What is expected —
For each line below that includes the word "materials", make a copy.

Recorded data —
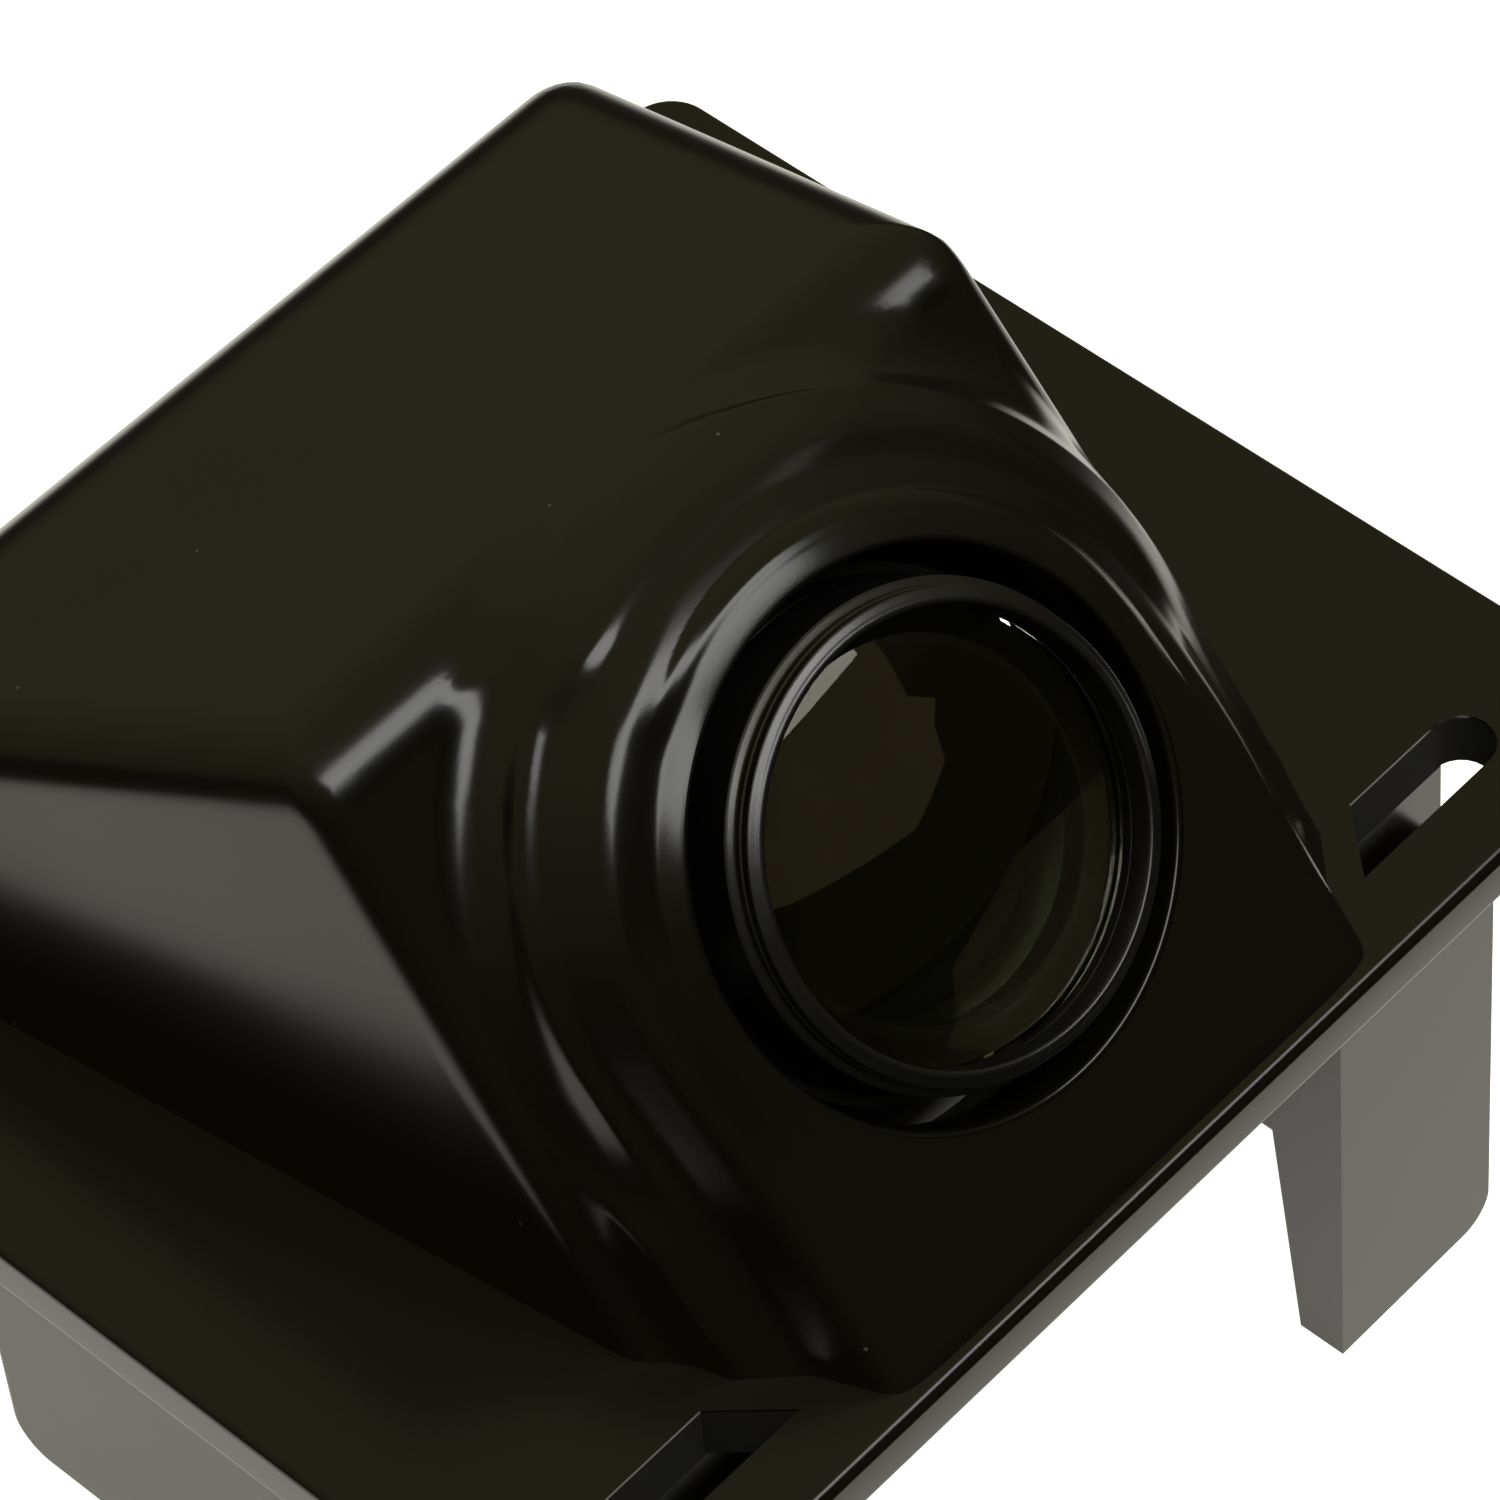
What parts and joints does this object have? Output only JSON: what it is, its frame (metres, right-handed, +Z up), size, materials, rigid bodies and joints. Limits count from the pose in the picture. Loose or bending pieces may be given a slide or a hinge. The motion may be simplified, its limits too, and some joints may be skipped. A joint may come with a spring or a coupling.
{
  "type": "backup camera",
  "caption": "Vehicle backup camera: a wedge-shaped black bezel on two snap legs, holding a sealed camera module whose wide lens looks out at a slant.",
  "frame": {"origin": "under the middle of the plate, on the plane of the legs' feet", "axes": "+Z up through the plate to the wedge, +X across the plate, the lens looks towards -Y and up"},
  "size_m": [0.044, 0.0388, 0.0386],
  "materials": {
    "bezel_plastic": "injection moulded black ABS, satin gloss",
    "foam": "closed-cell foam, matt",
    "screw_steel": "zinc plated steel, bright",
    "case_plastic": "glass-filled polyamide, fine matt",
    "silicone": "moulded silicone, matt",
    "rubber": "moulded nitrile rubber, matt",
    "lens_metal": "turned aluminium, black anodised",
    "optical_glass": "ground and coated",
    "stop_metal": "matt black",
    "filter_glass": "infrared cut coating",
    "chip_resin": "moulded epoxy",
    "circuit_board": "glass epoxy with green solder mask",
    "chip_ceramic": "fired ceramic, satin",
    "header_plastic": "moulded liquid crystal polymer",
    "tinned_steel": "tin plated sheet",
    "gold_contact": "gold flashed"
  },
  "bodies": {
    "root": {"bezel": "bezel_plastic", "panel_gasket": "foam", "bezel_screws": "screw_steel", "front_case": "case_plastic", "rear_case": "case_plastic", "case_seal": "silicone", "case_screws": "screw_steel", "lens_o_ring": "rubber", "sensor_glass": "optical_glass", "image_sensor": "chip_resin", "sensor_board": "circuit_board", "sensor_board_parts": "chip_ceramic", "board_screws": "screw_steel", "board_header": "header_plastic", "board_socket": "header_plastic", "main_board": "circuit_board", "video_processor": "chip_resin", "main_board_parts": "chip_ceramic", "emi_shield": "tinned_steel", "contact_pins": "gold_contact"},
    "lens": {"lens_barrel": "lens_metal", "lens_retaining_ring": "lens_metal", "front_lens": "optical_glass", "second_lens": "optical_glass", "aperture_stop": "stop_metal", "third_lens": "optical_glass", "lens_spacer": "stop_metal", "rear_lens": "optical_glass", "ir_filter": "filter_glass"}
  },
  "joints": [
    {"name": "lens_focus", "type": "hinge", "parent": "root", "child": "lens", "pos_m": [0, -0.01204, 0.0312], "axis": [0, -0.7976, 0.6032], "range_deg": [-45, 45]}
  ]
}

Result —
What parts and joints does this object have? Output only JSON: what it is, its frame (metres, right-handed, +Z up), size, materials, rigid bodies and joints. Limits count from the pose in the picture. Loose or bending pieces may be given a slide or a hinge. The motion may be simplified, its limits too, and some joints may be skipped. A joint may come with a spring or a coupling.
  "materials": {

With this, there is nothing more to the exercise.